## Raw records
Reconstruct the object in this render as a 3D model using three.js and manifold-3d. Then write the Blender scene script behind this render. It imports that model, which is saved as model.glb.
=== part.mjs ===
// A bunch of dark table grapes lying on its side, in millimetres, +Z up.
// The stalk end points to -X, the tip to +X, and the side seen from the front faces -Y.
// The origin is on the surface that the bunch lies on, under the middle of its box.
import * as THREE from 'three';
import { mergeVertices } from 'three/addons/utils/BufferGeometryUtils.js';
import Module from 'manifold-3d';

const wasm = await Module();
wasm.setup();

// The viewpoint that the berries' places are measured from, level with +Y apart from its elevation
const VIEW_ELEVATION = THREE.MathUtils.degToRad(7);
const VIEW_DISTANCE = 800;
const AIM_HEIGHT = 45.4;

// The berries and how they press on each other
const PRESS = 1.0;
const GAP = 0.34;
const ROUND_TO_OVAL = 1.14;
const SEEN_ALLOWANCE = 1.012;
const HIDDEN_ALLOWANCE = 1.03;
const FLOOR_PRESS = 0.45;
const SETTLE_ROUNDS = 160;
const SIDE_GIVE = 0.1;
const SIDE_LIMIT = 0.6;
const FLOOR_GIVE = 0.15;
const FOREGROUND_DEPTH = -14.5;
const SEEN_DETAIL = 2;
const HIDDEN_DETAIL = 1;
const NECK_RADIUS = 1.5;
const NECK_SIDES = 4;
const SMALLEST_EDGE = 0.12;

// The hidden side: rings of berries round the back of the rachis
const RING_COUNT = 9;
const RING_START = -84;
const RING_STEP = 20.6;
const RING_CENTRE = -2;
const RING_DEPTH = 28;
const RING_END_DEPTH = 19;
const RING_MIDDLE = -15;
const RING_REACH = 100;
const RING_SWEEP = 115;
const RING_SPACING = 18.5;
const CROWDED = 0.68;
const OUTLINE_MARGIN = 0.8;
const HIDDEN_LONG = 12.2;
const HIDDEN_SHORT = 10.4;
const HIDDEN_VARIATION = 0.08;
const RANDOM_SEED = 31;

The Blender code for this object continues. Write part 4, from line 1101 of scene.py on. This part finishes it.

## What is required
The records above must be output exactly, in full.

## Worked solution
Reconstruct the object in this render as a 3D model using three.js and manifold-3d. Then write the Blender scene script behind this render. It imports that model, which is saved as model.glb.
=== part.mjs ===
// A bunch of dark table grapes lying on its side, in millimetres, +Z up.
// The stalk end points to -X, the tip to +X, and the side seen from the front faces -Y.
// The origin is on the surface that the bunch lies on, under the middle of its box.
import * as THREE from 'three';
import { mergeVertices } from 'three/addons/utils/BufferGeometryUtils.js';
import Module from 'manifold-3d';

const wasm = await Module();
wasm.setup();

// The viewpoint that the berries' places are measured from, level with +Y apart from its elevation
const VIEW_ELEVATION = THREE.MathUtils.degToRad(7);
const VIEW_DISTANCE = 800;
const AIM_HEIGHT = 45.4;

// The berries and how they press on each other
const PRESS = 1.0;
const GAP = 0.34;
const ROUND_TO_OVAL = 1.14;
const SEEN_ALLOWANCE = 1.012;
const HIDDEN_ALLOWANCE = 1.03;
const FLOOR_PRESS = 0.45;
const SETTLE_ROUNDS = 160;
const SIDE_GIVE = 0.1;
const SIDE_LIMIT = 0.6;
const FLOOR_GIVE = 0.15;
const FOREGROUND_DEPTH = -14.5;
const SEEN_DETAIL = 2;
const HIDDEN_DETAIL = 1;
const NECK_RADIUS = 1.5;
const NECK_SIDES = 4;
const SMALLEST_EDGE = 0.12;

// The hidden side: rings of berries round the back of the rachis
const RING_COUNT = 9;
const RING_START = -84;
const RING_STEP = 20.6;
const RING_CENTRE = -2;
const RING_DEPTH = 28;
const RING_END_DEPTH = 19;
const RING_MIDDLE = -15;
const RING_REACH = 100;
const RING_SWEEP = 115;
const RING_SPACING = 18.5;
const CROWDED = 0.68;
const OUTLINE_MARGIN = 0.8;
const HIDDEN_LONG = 12.2;
const HIDDEN_SHORT = 10.4;
const HIDDEN_VARIATION = 0.08;
const RANDOM_SEED = 31;

The Blender code for this object continues. Write part 4, from line 1101 of scene.py on. This part finishes it.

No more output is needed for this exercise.